Dont feel bad. Im trying to throw 20k in some contractors pocket. I even had one who came out and gave me an estimate then i called and left a message basically say who do i make the check out to and he wont return my calls. Go figure


----------



## CapeMayDan (Sep 26, 2015)

3 Tons of Hamers 
1/2 ton from last year
1 cat .


----------



## Michael6268 (Sep 26, 2015)

Thats insane!!

At those prices pellet users will never recoup the cost of their stoves.


----------



## Jason845845 (Sep 26, 2015)

Michael6268 said:


> Thats insane!!
> 
> At those prices pellet users will never recoup the cost of their stoves.



Man, give it up. We get it, you think pellets are too expensive.


----------



## Michael6268 (Sep 26, 2015)

LOL. I dont think they are, I "know" they are.


----------



## Tonyray (Sep 26, 2015)

Michael6268 said:


> LOL. I dont think they are, I "know" they are.


when u spend $30.000 dollars for a car, do u recoup $30,000 when you sell it? you loose few thousand the day  you drive off with it..
biggest loss most people take is on a new Car. Best bang for your buck is to keep it for many many years.....
Most don't buy a Pellet stove as something they need to recoup...No one recoups an oil or Gas Furnace either..
it's about steady continuous heat , Ambiance etc.....


----------



## Michael6268 (Sep 26, 2015)

Tonyray said:


> when u spend $30.000 dollars for a car, do u recoup $30,000 when you sell it? you loose few thousand the day  you drive off with it..
> biggest loss most people take is on a new Car. Best bang for your buck is to keep it for many many years.....
> Most don't buy a Pellet stove as something they need to recoup...No one recoups an oil or Gas Furnace either..
> it's about steady continuous heat , Ambiance etc.....




In my day,  people bought stoves to "save" money due to high oil prices, and most recouped their costs very quickly. Comparing a pellet stove to a car is silly and irrelevant.


----------



## Bioburner (Sep 26, 2015)

When corn went nuts I fed the stove pellets. When propain went to over $4, pellets were a no brainer and the difference made the payoff 2.5 years instead of the planned 4+. Corn is very reasonable right now($130T) and so is propain at 93 cents. I guess the best option is to plan for the future of some wild swings if possible


----------



## Pete Zahria (Sep 26, 2015)

Michael6268 said:


> ....Comparing a pellet stove to a car is silly and irrelevant.
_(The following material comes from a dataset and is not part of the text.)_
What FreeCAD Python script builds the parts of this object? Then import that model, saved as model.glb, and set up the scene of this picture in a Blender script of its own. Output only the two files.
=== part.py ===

No more silly than feeling it's necessary to place a  dollar value on what makes a person happy.
That is irrelevant....

Dan


----------



## Michael6268 (Sep 26, 2015)

Pete Zahria said:


> No more silly than feeling it's necessary to place a  dollar value on what makes a person happy.
> That is irrelevant....
> 
> Dan



True. My family and money and saving money make me happy!
Side note- I wonder how many "happy pellet" stove owners would shell out the $ they did on their stoves, let alone the fuel, if they knew then what they know now.
And comparing a "necessity of a car to pellets that right now are a waste of money is silly and a irrelevant comparison.


----------



## Pete Zahria (Sep 26, 2015)

Michael6268 said:


> True. My family and money and saving money make me happy!
> Side note- I wonder how many "happy pellet" stove owners would shell out the $ they did on their stoves, let alone the fuel, if they knew then what they know now.


Nobody knew what the oil prices would be then,
And nobody knows what it will be in the future.
Not even you or me...
But we do know that many will be prepared either way no matter what..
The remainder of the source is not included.